5.10 Time series cross-validation

A more sophisticated version of training/test sets is time series cross-validation. In this procedure, there are a series of test sets, each consisting of a single observation. The corresponding training set consists only of observations that occurred prior to the observation that forms the test set. Thus, no future observations can be used in constructing the forecast. Since it is not possible to obtain a reliable forecast based on a small training set, the earliest observations are not considered as test sets.

The following diagram illustrates the series of training and test sets, where the blue observations form the training sets, and the red observations form the test sets.

The forecast accuracy is computed by averaging over the test sets. This procedure is sometimes known as “evaluation on a rolling forecasting origin” because the “origin” at which the forecast is based rolls forward in time.

With time series forecasting, one-step forecasts may not be as relevant as multi-step forecasts. In this case, the cross-validation procedure based on a rolling forecasting origin can be modified to allow multi-step errors to be used. Suppose that we are interested in models that produce good \(4\)-step-ahead forecasts. Then the corresponding diagram is shown below.

In the following example, we compare the accuracy obtained via time series cross-validation with the residual accuracy.

# Time series cross-validation accuracy
google_2015_tr <- google_2015 %>%
  slice(1:(n()-1)) %>%
  stretch_tsibble(.init = 3, .step = 1)
fc <- google_2015_tr %>%
  model(RW(Close ~ drift())) %>%
  forecast(h = 1)

fc %>% accuracy(google_2015)

# Residual accuracy
google_2015 %>%
  model(RW(Close ~ drift())) %>%
Evaluation method RMSE MAE MAPE MASE
Cross-validation 11.27 7.26 1.19 1.02
Training 11.15 7.16 1.18 1.00

As expected, the accuracy measures from the residuals are smaller, as the corresponding “forecasts” are based on a model fitted to the entire data set, rather than being true forecasts.
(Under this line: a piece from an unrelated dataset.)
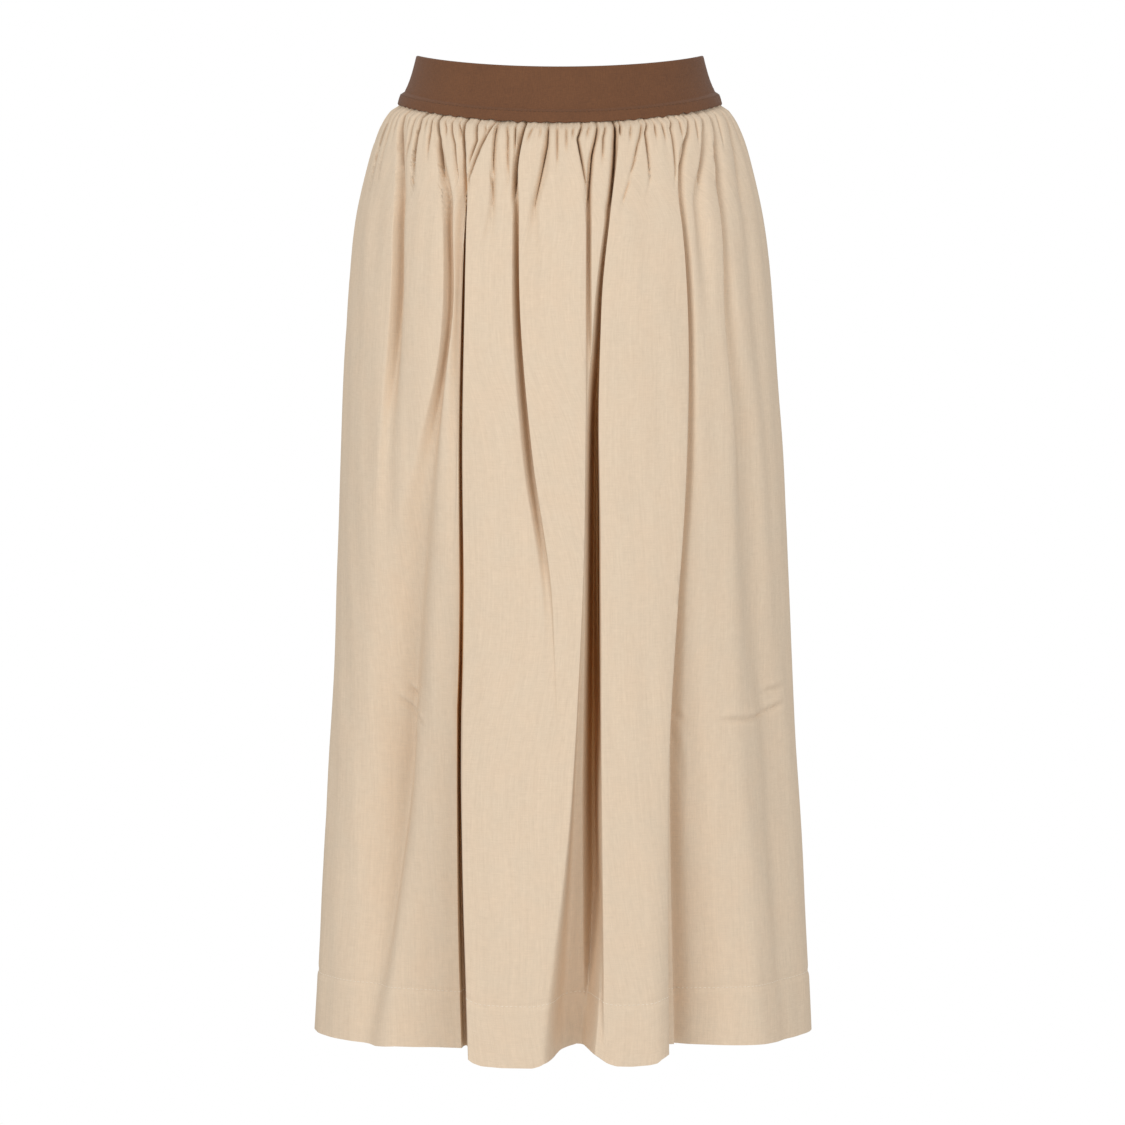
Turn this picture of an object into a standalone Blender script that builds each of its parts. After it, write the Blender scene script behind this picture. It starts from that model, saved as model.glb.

A good way to choose the best forecasting model is to find the model with the smallest RMSE computed using time series cross-validation.

Example: Forecast horizon accuracy with cross-validation

The google_2015 subset of the gafa_stock data, plotted in Figure 5.4, includes daily closing stock price of Google Inc from the NASDAQ exchange for all trading days in 2015.

The code below evaluates the forecasting performance of 1- to 8-step-ahead drift forecasts. The plot shows that the forecast error increases as the forecast horizon increases, as we would expect.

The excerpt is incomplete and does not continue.